Data extract:
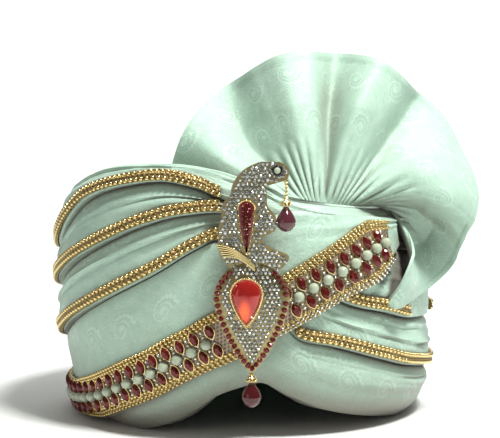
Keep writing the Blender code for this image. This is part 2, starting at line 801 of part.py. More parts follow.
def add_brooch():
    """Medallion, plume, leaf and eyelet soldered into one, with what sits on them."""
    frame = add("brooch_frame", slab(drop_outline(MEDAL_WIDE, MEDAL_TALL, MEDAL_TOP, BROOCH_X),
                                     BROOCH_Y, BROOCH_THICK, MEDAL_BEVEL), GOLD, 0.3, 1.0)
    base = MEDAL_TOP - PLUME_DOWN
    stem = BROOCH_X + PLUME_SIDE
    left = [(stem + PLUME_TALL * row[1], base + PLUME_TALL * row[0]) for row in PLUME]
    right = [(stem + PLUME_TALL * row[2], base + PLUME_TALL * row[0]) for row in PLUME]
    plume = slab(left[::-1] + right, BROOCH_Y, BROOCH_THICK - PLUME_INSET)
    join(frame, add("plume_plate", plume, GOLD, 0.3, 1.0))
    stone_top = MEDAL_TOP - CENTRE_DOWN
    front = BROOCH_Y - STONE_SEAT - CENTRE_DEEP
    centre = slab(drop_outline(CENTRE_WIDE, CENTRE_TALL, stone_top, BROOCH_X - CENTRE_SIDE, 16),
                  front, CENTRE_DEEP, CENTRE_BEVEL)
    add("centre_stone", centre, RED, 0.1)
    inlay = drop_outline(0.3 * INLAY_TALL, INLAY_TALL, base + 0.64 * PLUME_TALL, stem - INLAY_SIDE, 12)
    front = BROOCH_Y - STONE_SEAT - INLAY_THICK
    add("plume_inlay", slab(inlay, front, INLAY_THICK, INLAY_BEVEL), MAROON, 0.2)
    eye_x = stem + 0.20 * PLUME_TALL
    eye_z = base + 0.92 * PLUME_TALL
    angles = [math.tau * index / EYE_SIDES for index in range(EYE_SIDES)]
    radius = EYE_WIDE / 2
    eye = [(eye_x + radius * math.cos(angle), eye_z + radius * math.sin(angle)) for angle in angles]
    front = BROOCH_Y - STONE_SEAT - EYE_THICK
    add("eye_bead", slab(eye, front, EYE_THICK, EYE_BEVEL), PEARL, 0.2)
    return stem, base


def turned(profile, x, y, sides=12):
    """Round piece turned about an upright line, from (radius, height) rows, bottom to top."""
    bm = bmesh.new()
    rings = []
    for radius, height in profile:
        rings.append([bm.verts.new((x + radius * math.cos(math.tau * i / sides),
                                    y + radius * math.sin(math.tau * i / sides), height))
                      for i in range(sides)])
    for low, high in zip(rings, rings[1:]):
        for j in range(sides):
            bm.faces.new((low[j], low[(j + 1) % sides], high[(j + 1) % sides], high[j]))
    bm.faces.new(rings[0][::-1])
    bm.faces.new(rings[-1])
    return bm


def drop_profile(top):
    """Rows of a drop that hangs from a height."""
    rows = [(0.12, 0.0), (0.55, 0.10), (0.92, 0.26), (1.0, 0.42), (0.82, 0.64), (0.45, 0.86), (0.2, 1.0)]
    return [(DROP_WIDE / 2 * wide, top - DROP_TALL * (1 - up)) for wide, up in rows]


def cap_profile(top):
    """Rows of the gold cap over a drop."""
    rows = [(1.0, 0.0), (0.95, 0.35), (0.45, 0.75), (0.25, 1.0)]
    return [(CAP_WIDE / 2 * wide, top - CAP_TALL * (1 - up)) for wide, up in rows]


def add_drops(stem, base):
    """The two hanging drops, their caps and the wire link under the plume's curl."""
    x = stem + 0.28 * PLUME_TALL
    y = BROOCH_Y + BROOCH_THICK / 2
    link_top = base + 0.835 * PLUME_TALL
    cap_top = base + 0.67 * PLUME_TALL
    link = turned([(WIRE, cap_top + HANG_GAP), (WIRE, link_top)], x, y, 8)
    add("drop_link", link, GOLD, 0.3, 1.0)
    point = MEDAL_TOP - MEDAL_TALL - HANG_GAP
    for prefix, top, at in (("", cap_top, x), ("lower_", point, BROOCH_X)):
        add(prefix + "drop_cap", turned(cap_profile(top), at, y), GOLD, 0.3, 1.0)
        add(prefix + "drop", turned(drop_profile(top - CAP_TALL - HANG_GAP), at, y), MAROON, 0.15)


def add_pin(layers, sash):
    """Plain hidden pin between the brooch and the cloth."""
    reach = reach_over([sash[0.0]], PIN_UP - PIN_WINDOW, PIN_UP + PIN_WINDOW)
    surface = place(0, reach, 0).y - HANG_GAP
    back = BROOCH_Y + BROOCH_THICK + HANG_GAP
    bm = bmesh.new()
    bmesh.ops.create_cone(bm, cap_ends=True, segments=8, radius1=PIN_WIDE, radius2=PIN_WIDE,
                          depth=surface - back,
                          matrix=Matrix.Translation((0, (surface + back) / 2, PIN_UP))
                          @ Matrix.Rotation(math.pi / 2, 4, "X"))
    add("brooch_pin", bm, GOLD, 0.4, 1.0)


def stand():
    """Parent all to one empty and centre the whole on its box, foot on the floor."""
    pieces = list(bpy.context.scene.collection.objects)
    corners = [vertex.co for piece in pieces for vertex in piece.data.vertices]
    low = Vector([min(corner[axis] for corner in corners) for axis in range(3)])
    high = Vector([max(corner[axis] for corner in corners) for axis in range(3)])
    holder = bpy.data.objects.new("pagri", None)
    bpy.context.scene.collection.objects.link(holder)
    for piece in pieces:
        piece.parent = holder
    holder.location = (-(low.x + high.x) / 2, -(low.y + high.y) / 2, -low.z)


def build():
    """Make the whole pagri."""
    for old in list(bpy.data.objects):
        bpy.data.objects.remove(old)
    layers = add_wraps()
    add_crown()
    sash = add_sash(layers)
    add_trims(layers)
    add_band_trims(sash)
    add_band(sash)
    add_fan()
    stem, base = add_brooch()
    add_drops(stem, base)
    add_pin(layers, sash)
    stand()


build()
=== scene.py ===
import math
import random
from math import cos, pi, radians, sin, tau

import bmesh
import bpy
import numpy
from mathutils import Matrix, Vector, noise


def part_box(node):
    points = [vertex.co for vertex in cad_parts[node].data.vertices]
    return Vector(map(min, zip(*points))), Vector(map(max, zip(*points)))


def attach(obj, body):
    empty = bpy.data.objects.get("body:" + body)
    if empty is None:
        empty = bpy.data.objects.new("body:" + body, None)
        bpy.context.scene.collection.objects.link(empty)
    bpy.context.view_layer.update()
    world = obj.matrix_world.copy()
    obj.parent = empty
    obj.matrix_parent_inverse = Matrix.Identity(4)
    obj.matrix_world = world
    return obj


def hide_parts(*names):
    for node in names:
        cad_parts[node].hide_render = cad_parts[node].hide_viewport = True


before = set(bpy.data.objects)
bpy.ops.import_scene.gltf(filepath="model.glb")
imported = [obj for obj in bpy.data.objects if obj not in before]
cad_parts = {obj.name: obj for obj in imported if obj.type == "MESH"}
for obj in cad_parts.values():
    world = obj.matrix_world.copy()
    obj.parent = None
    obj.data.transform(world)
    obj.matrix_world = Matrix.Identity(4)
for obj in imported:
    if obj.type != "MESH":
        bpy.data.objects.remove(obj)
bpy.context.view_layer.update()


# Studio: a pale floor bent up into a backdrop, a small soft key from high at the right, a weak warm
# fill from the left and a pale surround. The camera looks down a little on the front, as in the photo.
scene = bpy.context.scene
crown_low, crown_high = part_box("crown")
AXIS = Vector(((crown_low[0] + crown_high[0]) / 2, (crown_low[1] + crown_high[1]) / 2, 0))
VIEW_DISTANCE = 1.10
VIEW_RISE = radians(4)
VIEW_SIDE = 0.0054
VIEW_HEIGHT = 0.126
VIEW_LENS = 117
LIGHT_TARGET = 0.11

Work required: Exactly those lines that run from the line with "stem, base = add_brooch()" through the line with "if empty is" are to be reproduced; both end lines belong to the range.

Full answer:
    stem, base = add_brooch()
    add_drops(stem, base)
    add_pin(layers, sash)
    stand()


build()
=== scene.py ===
import math
import random
from math import cos, pi, radians, sin, tau

import bmesh
import bpy
import numpy
from mathutils import Matrix, Vector, noise


def part_box(node):
    points = [vertex.co for vertex in cad_parts[node].data.vertices]
    return Vector(map(min, zip(*points))), Vector(map(max, zip(*points)))


def attach(obj, body):
    empty = bpy.data.objects.get("body:" + body)
    if empty is None:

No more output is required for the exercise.